Волков: Испугались, что это им перекроет кранты советской финансовой помощи?

Евтушенко: Ну, конечно, если говорить по совести. Не то что они его совсем раскритиковали, но, в общем, не рекомендовали. Их послушались. А после своей победы Фидель решил установить с Советским Союзом взаимоотношения и попросил, чтобы первым послом на Кубе был Алексеев. А у нас тогда было правило, которое, по-моему, исполнялось: профессиональный работник КГБ не мог быть послом. И Алексеева не утвердили.

Волков: Не удовлетворили просьбу Фиделя?

Евтушенко: Да, не удовлетворили. Но тогда Алексеев приехал на Кубу первым секретарем посольства. А я приехал корреспондентом «Правды» писать стихи. Это был уникальный случай, когда не член партии приехал в страну как поэтический корреспондент… А после приехал еще Симонов, когда Калатозов предложил ему написать сценарий о Кубе, – Фидель ведь тогда очень был популярной фигурой. И даже в Америке, между прочим. Когда я был первый раз в Америке, я познакомился с одной девочкой, с которой у меня был некоторый роман. Нас соединило то, что и на ее груди – чуть более красивой, чем моя грудь, – был значок с Фиделем Кастро.

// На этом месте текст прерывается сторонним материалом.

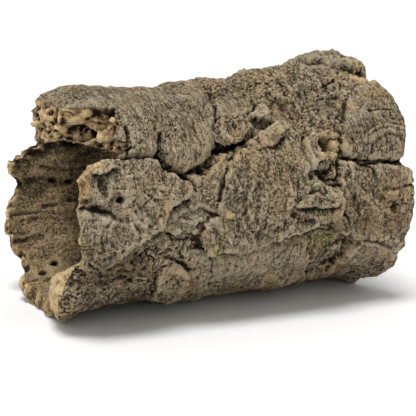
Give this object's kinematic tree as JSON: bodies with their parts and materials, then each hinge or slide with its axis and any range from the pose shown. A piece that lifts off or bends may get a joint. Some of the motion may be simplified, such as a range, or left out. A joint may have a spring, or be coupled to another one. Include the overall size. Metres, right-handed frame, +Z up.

Алексеев мне рассказывал про первое исполнение «Интернационала» на Кубе – я в это время отлучался, уезжал куда-то. Он был там уже первым секретарем, но на самом деле был главным в посольстве. Кастро сказал ему, что сегодня будет сюрприз. Это было после высадки десанта «гусанос» в заливе Плайя-Хирон. Пришел какой-то оркестр маленький, из старичков всяких, профсоюзных каких-нибудь забастовщиков бывших, и они сыграли с грехом пополам «Интернационал». Вот и всё.

Волков: Этим жестом Кастро заявил всему миру, что Куба окончательно становится коммунистической страной.

Евтушенко: А я говорил американцам всегда, что они сами сделали Фиделя коммунистом.

Волков: Многие американские исследователи сейчас приходят к такому же выводу, должен вам сказать.